I thought Hardy's was the one that was supposed to be the most grizzly of any of the recent domestic abuse cases based on the police report.
Hollywood Reporter has a story about ESPN wanting Olbermann to stop doing commentary -- which is interesting in its own right -- that includes this nugget. Is ESPN being paranoid, or is it possible that the NFL is so petty that they gave them a shirtty MNF schedule as "pay back"?

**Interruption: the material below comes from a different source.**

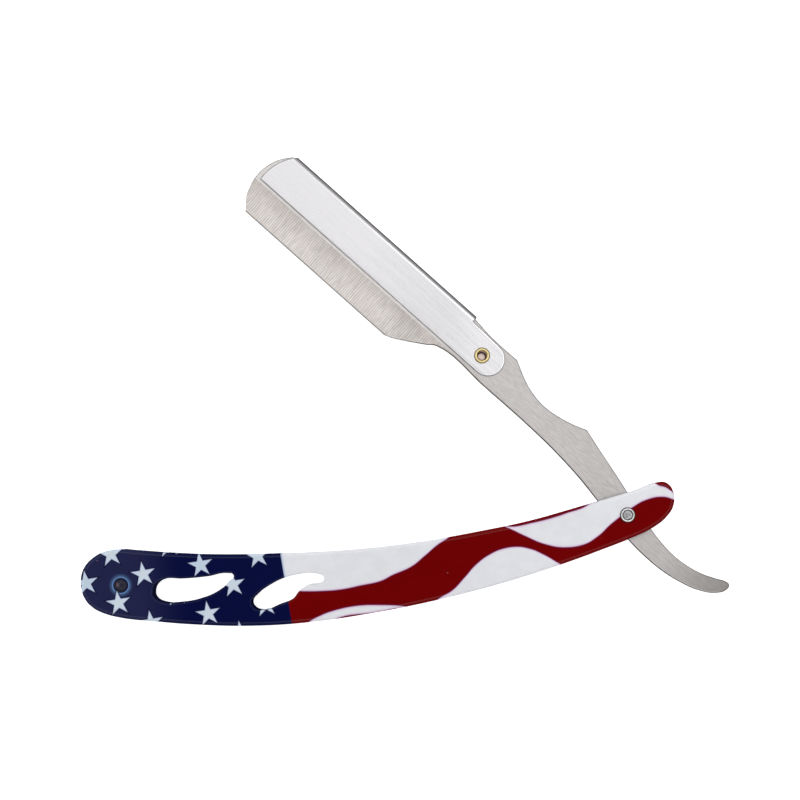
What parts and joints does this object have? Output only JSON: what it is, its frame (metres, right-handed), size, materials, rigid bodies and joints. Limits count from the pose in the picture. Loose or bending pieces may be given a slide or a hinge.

ESPN walks a particularly fine line in how its reporters and personalities handle the professional sports leagues that are so critical to the network's success. ESPN's Monday Night Football deal (which extends through 2021) is worth $15.2 billion to the NFL. It is the richest rights deal among the NFL's TV partners — which also includes CBS, Fox and NBC — in part because it comes with extensive highlight rights critical to feeding content to ESPN's myriad sports programs. ESPN has had MNF since 2006, with the current deal representing an increase of more than 70 percent — $1.9 billion per year up from $1.1 billion — over the previous agreement. And while NFL schedulers have historically worked to spread marquee matchups among its TV partners, the upcoming MNF schedule is viewed as one pointedly lacking in high-interest games, with multiple sources inside ESPN's Bristol, Conn., headquarters believing the "terrible" schedule is "pay back for Simmons and Olbermann," as one source put it.
ESPN Wants Keith Olbermann to Quit Doing "Commentary" - Hollywood Reporter - The Hollywood Reporter
Sunday night gets better ratings than Monday nights. If the NFL thinks they can get comparable money elsewhere, let them find it. Conversely, if the NFL pulls its highlight rights from ESPN and gives it over to the NFL network, it could make the house network exponentially more valuable.Perhaps ESPN should get out of the habit of overbidding on properties without the securing some sort of guarantee or say on marquee games.
In a battle of fork ESPN vs. fork the NFL, who wins? Ditka.fork ESPN.